Name one audit lead, one records coordinator, and one reviewer. Single-threaded ownership avoids duplicate responses.

4) Build an evidence index

Create a simple index with:

  • Requirement reference
  • Evidence file name
  • Source folder path
  • Reviewer signoff
  • Notes for context

This index becomes your control center during the audit window.

5) Run a dry review

Have an internal reviewer test whether each index item can be opened, understood, and traced to the requirement. Fix gaps before client delivery.

7) Track questions and response times

Keep a log of auditor questions, owner, due date, and response timestamp. Fast, structured responses signal maturity.

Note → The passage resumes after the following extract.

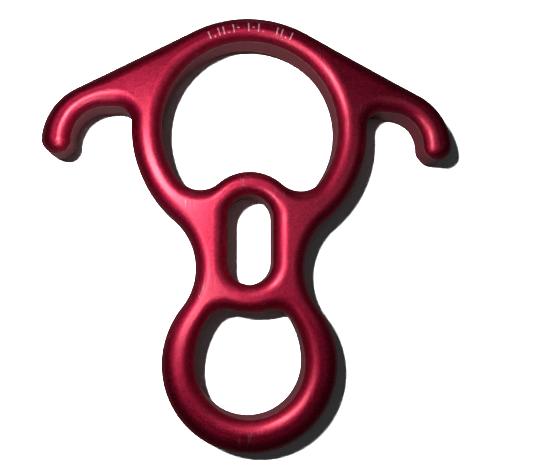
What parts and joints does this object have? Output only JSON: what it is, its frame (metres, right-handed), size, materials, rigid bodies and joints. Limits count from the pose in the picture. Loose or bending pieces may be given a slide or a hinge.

8) Close with lessons learned

After audit close, capture three improvements and assign owners. Feed these into your weekly manager process.

Checklist for compliance without paperwork overload

  • One evidence list for each client
  • One roster and credential tracker updated weekly
  • One supervisor oversight log used consistently
  • One incident and activity register with review tracking
  • Sampling rules documented for report reviews and post checks
  • Client expectations defined for what you provide and when
  • One controlled storage location with naming standards
  • Monthly packet template with fixed sections
  • Exception log with owners and close dates
  • Audit-ready evidence index format documented

Weekly Manager Process

A weekly process keeps compliance from becoming a quarterly panic.

Monday

  • Update the roster and credential tracker
  • Check license and training expirations in the next 60 days
  • Assign supervisor visits for the week

Midweek

  • Review a sample of reports using your sampling rule
  • Review supervisor oversight logs for completion
  • Correct any missing documentation while it is fresh

Friday

  • Prepare a short compliance summary for key clients if required
  • Record any exceptions and corrective actions
  • Update the evidence list if client expectations changed

Compliance should be boring. When your system is simple and consistent, it is.

Use this process every week, even in quiet periods. Consistency is what keeps paperwork light and response speed high when pressure appears.